2.37 None of these factors are determinative in their own right.
Is Top an affiliate of Holdco
The Commissioner has considered the relationships of influence between the parties to determine who may be affiliates.
There is nothing in the facts provided which suggest that Top and Holdco will act in accordance with the other's wishes or act in concert with each other. Top has invested funds into the Holdco's business as a commercial investment. Top and Holdco do not share employees, resources, facilities or services. There are no financial interdependencies between them. Their businesses are unrelated and operate independently of each other with separate directors and separate Boards.
The only relationship the entities have is that Top holds a substantial shareholding in Holdco, and some direct dealings with some of Top's distributors. These dealings have been negotiated without any assistance or involvement from Top.
There are no other routes of control by one entity over the other and no routes of common control of both companies by any third parties. They do not consult or defer to each other on the affairs of each company and how they should work together for a common purpose or goal.

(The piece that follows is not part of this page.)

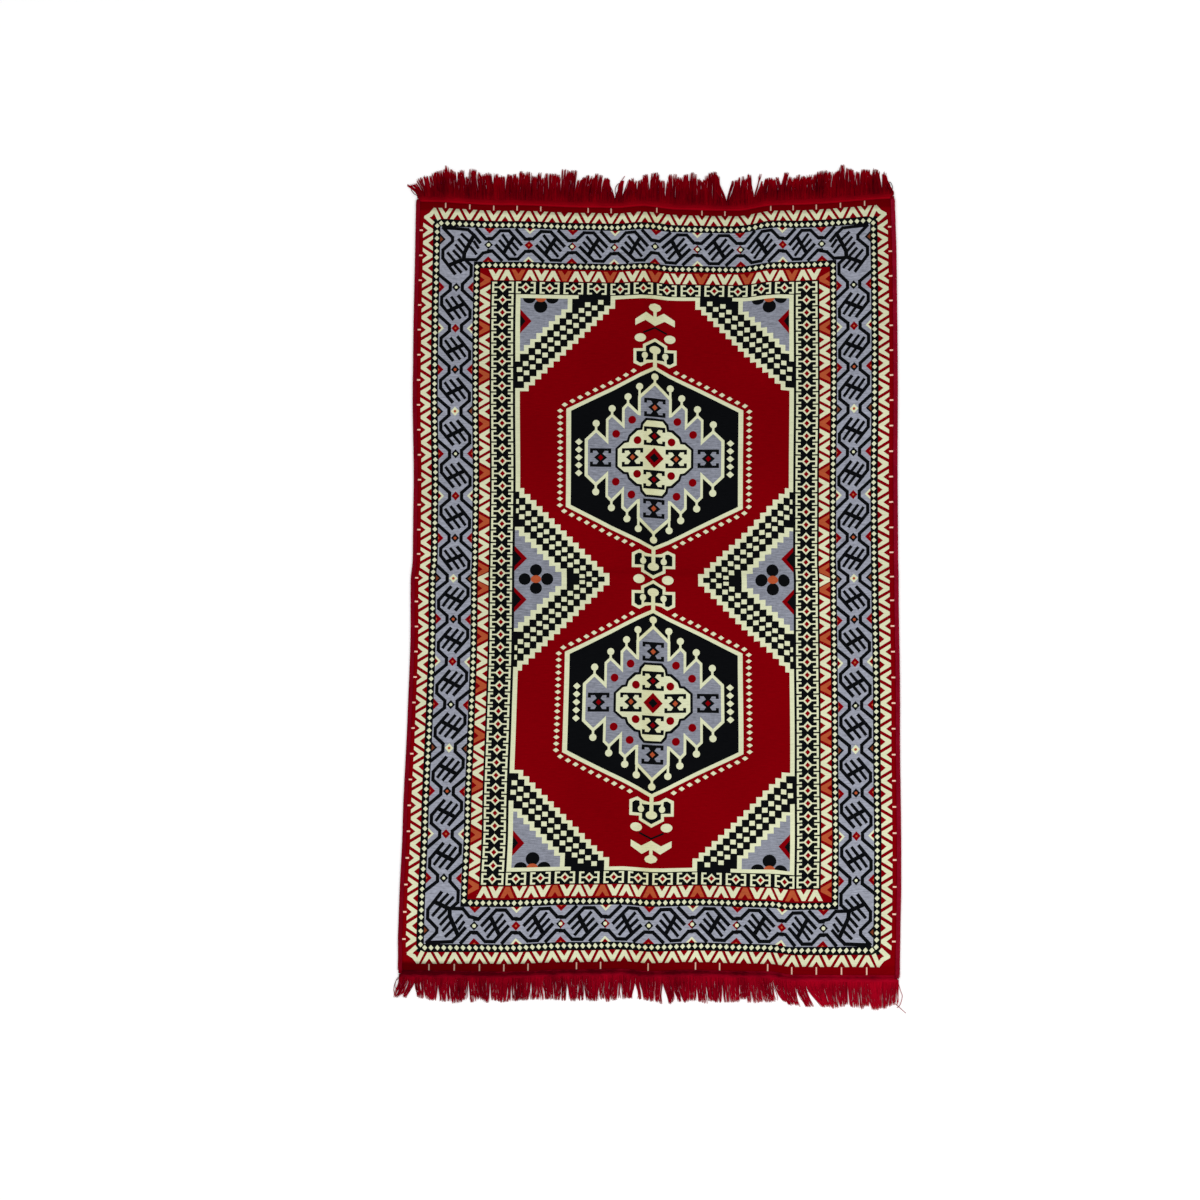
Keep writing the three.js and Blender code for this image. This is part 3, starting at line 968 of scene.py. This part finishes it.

The Commissioner does not consider that Top is an affiliate of Holdco under section 328-130 of the ITAA 1997. This is because there is no strong evidence between the two separate businesses that the companies can reasonably be expected to act in concert.
Conclusion
The Commissioner considers that Top is not an affiliate of Holdco, under section 328-130 of the ITAA 1997 at any time during the income years in the ruling period.
As Top and Holdco are not affiliates, the turnover of Holdco will not be aggregated with the turnover of Top under paragraph 328-115(2)(c) of the ITAA 1997 for the income years during the ruling period.